Tuesday, October 05, 2004

now they tell us, continued

Paul Bremer, the former U.S. civilian administrator in Iraq says "the United States 'paid a big price' for not having enough troops on the ground after the overthrow of Saddam Hussein's regime," according to reports by CNN and others today:
L. Paul Bremer, speaking Monday at an insurance conference in White Sulphur Springs, West Virginia, said "horrid" looting was occurring when he arrived to head the U.S.-led Coalition Provisional Authority in Baghdad on May 6, 2003.

"We paid a big price for not stopping it because it established an atmosphere of lawlessness," Bremer said. "We never had enough troops on the ground."
That "lawlessness" has contributed to the death and injuries of thousands of US troops and an untold number of Iraqi civilians since Bush declared "mission accomplished" last year.

John Kerry jumped on Bremer's admission, calling for neoconservadroid demon, VP "Expletive Deleted" Cheney to acknowledge the mistakes made in Iraq by the Bush Administration, according to an ABC report:
"I hope tonight Mr. Cheney can acknowledge those mistakes," the Democratic presidential candidate said. "I hope Mr. Cheney can take responsibility."




Monday, October 04, 2004

rummy does the crayfish shuffle

Now he tells us: asked about a connection between Saddam Hussein and al Qaeda, Rumsfeld told the Council on Foreign Relations answered, ""To my knowledge, I have not seen any strong, hard evidence that links the two."

Will VP "Expletive Deleted" Cheney continue to claim a link between Hussein and al Qaeda in his debate with John Edwards tomorrow night?

Sunday, October 03, 2004

Perle v. Black

What Is It With Neocons and Libel? offers the latest in the ongoing Richard Perle v. Lord Black saga.

Saturday, October 02, 2004

blame American neocons, not all Americans




From the Associated Press report Mourning Iraqis Blame U.S. Troops for Massacre of Children:
Families of the 35 children who died in a string of bombings in Baghdad blamed American troops for the tragedy, accusing them of attracting insurgents to a ceremony where the attacks occurred.

By Friday, tents had sprung up in the el-Amel neighborhood in Baghdad to accommodate mourners who gathered to share their grief from the Thursday attack. In the carnage, several explosions ripped into a crowd gathered to celebrate the inauguration of a new, much needed sewage plant.

Residents said that before the start of the celebration, U.S. soldiers called upon the children through loudspeakers to join the crowd, promising them sweets. There were an unusually large number around because the long school holidays were nearing an end.

"I blame the Americans for this tragedy. They wanted to make human shields out of our children. They should have kept the children away from danger," said Abdel-Hadi al-Badri, a cleric a the al-Mubashroun al-Ashra mosque, breaking down in tears during Friday prayers.

Al-Badri's son lost his right leg in the explosion after he ignored his father's warnings to stay away from the U.S. troops....

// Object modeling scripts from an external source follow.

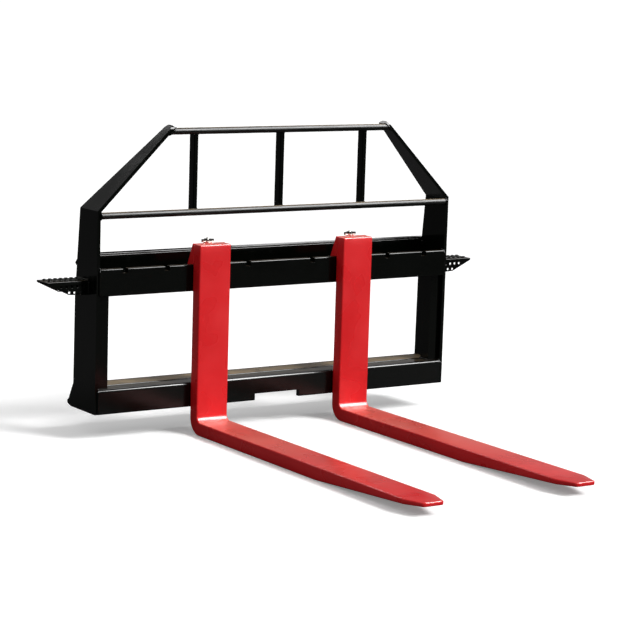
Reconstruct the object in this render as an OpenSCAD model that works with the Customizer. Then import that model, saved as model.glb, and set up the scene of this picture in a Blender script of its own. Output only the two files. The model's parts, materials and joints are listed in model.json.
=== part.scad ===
// Pallet fork attachment for a loader: a welded carriage with a guard and two side steps,
// and two hook-on forks that slide along it and lock in its notches.
// X runs along the fork bars, Y from the blade tips to the coupler, Z up from the ground.

/* [Frame] */
// Width over the two side plates
frame_w = 1190; // [1050:5:1500]
// Thickness of the side plates
side_t = 10; // [8:1:14]
// Height of the tops of the side plates above the upper bar's top edge
guard_rise = 392; // [330:1:470]
// Height of the bend of the side plates above the upper bar's top edge
bend_rise = 161; // [140:1:194]
// Width over the side plates at their top ends
top_w = 724; // [600:2:900]
// Depth of the side plates at their top ends
top_depth = 40; // [34:1:60]
// Depth of the side plates at the bend
bend_depth = 103; // [90:1:120]
// Depth of the side plates beside the lower beam
side_depth = 131; // [128:1:150]
// Radius of the top corners of the side plates
top_r = 14; // [6:1:17]

/* [Carriage] */
// Height of the carriage, from the lower bar's bottom edge to the upper bar's top edge
carriage_h = 407; // [380:1:488]
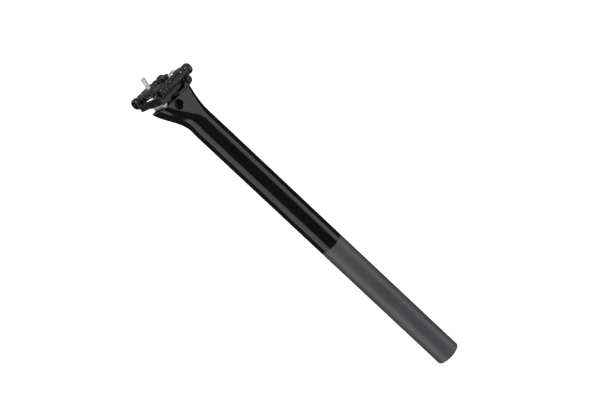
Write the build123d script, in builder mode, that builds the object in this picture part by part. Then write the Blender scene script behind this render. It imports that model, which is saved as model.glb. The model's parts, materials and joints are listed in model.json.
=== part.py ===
"""Suspension seatpost with a compact rocker head and a two-bolt saddle clamp.

Frame: millimetres. +Z runs up the post, +X points to the front of the bicycle, +Y to its left.
The origin is the centre of the post's bottom end. Everything above the flared head is drawn
in a tilted frame, "head frame", whose x runs forward along the saddle rails and whose height
is measured from the head's sloping top edge.
"""
import os

from build123d import *

# ---- driving dimensions -------------------------------------------------------------------
post_radius = 13.6            # 27.2 mm seat tube standard
post_wall = 2.3
neck_z = 360.0                # where the head begins to flare
head_top_z = 397.2            # sloping top edge of the head, on the post's axis
tilt = 12.0                   # the rails slope down towards the front
head_wall = 2.6

rail_radius = 3.5             # 7 mm saddle rails
rail_spacing = 44.0
rail_height = 16.0            # rails above the head's top edge
clamp_x = -4.8                # middle of the saddle clamp
clamp_rear = -28.5
clamp_front = 19.5
jaw_gap = 0.4                 # between upper and lower jaws

seat_radius = 9.0             # half round seat that sets the saddle's angle
seat_gap = 0.3

pivot_x = 17.3                # rocker pivot, also the front barrel nut
pivot_height = 5.8
pivot_journal = 3.0
pivot_barrel_radius = 3.9
ear_radius = 4.7
ear_inner = 8.8
ear_outer = 12.2
bush_wall = 0.8

damper_x = -9.5               # elastomer roller in the head's cross bore
damper_height = -6.2
damper_radius = 4.7
damper_half = 5.2
bore_radius = 5.0

rear_barrel_x = -20.0
rear_barrel_height = 3.0
rear_barrel_radius = 3.7
rear_lean = 4.8               # rear bolt leans forward, going up
front_lean = -14.0            # front bolt leans rearward, going up
bolt_radius = 2.5
bolt_clear = 3.1
cheek_inner = 5.7
stop_pin_x = 0.4
stop_pin_height = -8.0
stop_pin_radius = 1.5
tongue_half = 5.0

head_frame = Plane(origin=(0, 0, head_top_z), z_dir=Vector(0, 0, 1).rotate(Axis.Y, tilt),
                   x_dir=Vector(1, 0, 0).rotate(Axis.Y, tilt))
side = Plane(origin=(0, 0, head_top_z), z_dir=(0, -1, 0), x_dir=head_frame.x_dir)


def at_side(offset):
    """Side view plane of the head frame, moved to the given y."""
    return Plane(origin=(0, offset, head_top_z), z_dir=(0, -1, 0), x_dir=head_frame.x_dir)


def level(height):
    """Plane parallel to the head's top edge at the given height."""
    return head_frame.offset(height)


def bolt_plane(x, height, lean):
    """Plane square to a bolt that leans in the head frame."""
    direction = Vector(0, 0, 1).rotate(Axis.Y, tilt + lean)
    across = Vector(1, 0, 0).rotate(Axis.Y, tilt + lean)
    centre = head_frame.from_local_coords(Vector(x, 0, height))
    return Plane(origin=centre, z_dir=direction, x_dir=across)


def save(part, name):
    part.label = name
    export_step(part, "parts/" + name + ".step")
    return part


# ---- post ---------------------------------------------------------------------------------
# Each station of the flared head: height above the neck, rear and front reach, half width,
# corner radius.
head_stations = [
    (-4.0, post_radius - 0.05, post_radius - 0.05, post_radius - 0.05, 13.5),
    (12.0, 15.1, 13.6, 13.1, 11.6),
    (22.0, 19.1, 14.7, 12.7, 9.2),
    (33.0, 24.4, 17.4, 12.4, 7.4),
    (46.0, 28.8, 21.4, 12.3, 7.0),
]


def head_section(station, inset):
    height, rear, front, half, corner = station
    with BuildSketch(Plane.XY.offset(neck_z + height)) as section:
        with Locations(((front - rear) / 2, 0)):
            RectangleRounded(front + rear - 2 * inset, 2 * (half - inset), corner - inset)
    return section.sketch


def make_post_tube():
    outer = [head_section(station, 0) for station in head_stations]
    inner = [head_section(station, head_wall) for station in head_stations]
    with BuildPart() as post_tube:
        # round shaft, its bore chamfered at the bottom end
        with BuildSketch(Plane.XY):
            Circle(post_radius)
            Circle(post_radius - post_wall, mode=Mode.SUBTRACT)
        extrude(amount=neck_z - 4.0)
        bottom = post_tube.edges().group_by(Axis.Z)[0].sort_by(SortBy.RADIUS)
        chamfer(bottom[0], 0.5)
        loft(outer)
        loft(inner, mode=Mode.SUBTRACT)
        # sloping top edge of the head
        with BuildSketch(head_frame):
            Rectangle(120, 80)
        extrude(amount=60, mode=Mode.SUBTRACT)
        # cross bore for the elastomer roller
        with BuildSketch(side):
            with Locations((damper_x, damper_height)):
                Circle(bore_radius)
        extrude(amount=20, both=True, mode=Mode.SUBTRACT)
        # countersunk mouths of the cross bore
        for side_sign in (-1, 1):
            mouth = head_frame.from_local_coords(Vector(damper_x, 12.5 * side_sign,
                                                        damper_height))
            with BuildSketch(Plane(origin=mouth, z_dir=(0, -side_sign, 0))):
                Circle(bore_radius + 0.75)
            extrude(amount=0.9, taper=45, mode=Mode.SUBTRACT)
    return post_tube.part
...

"The Americans are the first terrorists and the people who carried out the attack are the second terrorists," he added. It was the largest number of children killed in any single insurgent attack since the conflict erupted 17 months ago.

Al-Badri's is a common lament here. Confronted by daily bombings, kidnappings, deadly crossfires and soaring violent crime, many Iraqis blame most of their ills on the Americans. Many say that they and their children would not be dying today had the U.S. not invaded their country 17 months ago.

Iraq failure means neocons may have to slow world conquest plan



....from Experts say Iraq war precludes similar future engagements in today's San Francisco Chronicle, by James Sterngold:
....the violent insurgency in Iraq, which has tied down 140,000 U.S. troops, has all but removed Americans' stomach for a similar pre-emptive engagement against an enemy who has not actually launched or prepared an imminent attack on the United States.

Iraq "will leave a long and damaging legacy," said Fred Ikle, a senior government arms control expert for decades who has argued that the United States must be more willing to use military might to achieve its goals. "It will inhibit us more than is good for our future. We fumbled."

Ikle was one of the founders of the Project for the New American Century, a neoconservative group that has long pressed for a more muscular American military posture, and includes Defense Secretary Donald Rumsfeld and Deputy Defense Secretary Paul Wolfowitz -- key architects of the Iraq war -- among its members.

Ikle's views are echoed by other prominent neoconservative thinkers.

"The appetite for this kind of action in the country is pretty low at the moment," said Max Boot, a senior fellow in national security studies at the Council on Foreign Relations.

Boot, an early supporter of the Iraq war, said that the United States is likely to launch small-scale pre-emptive strikes as needed in the future, much as Israel does against its enemies, but not the kind of large-scale attacks that were at the center of the Bush doctrine's aim of pressuring enemies to change or risk being destroyed.

"If, by some miracle, Iraq looks better in a few years, maybe there will be greater interest in the idea," said Boot.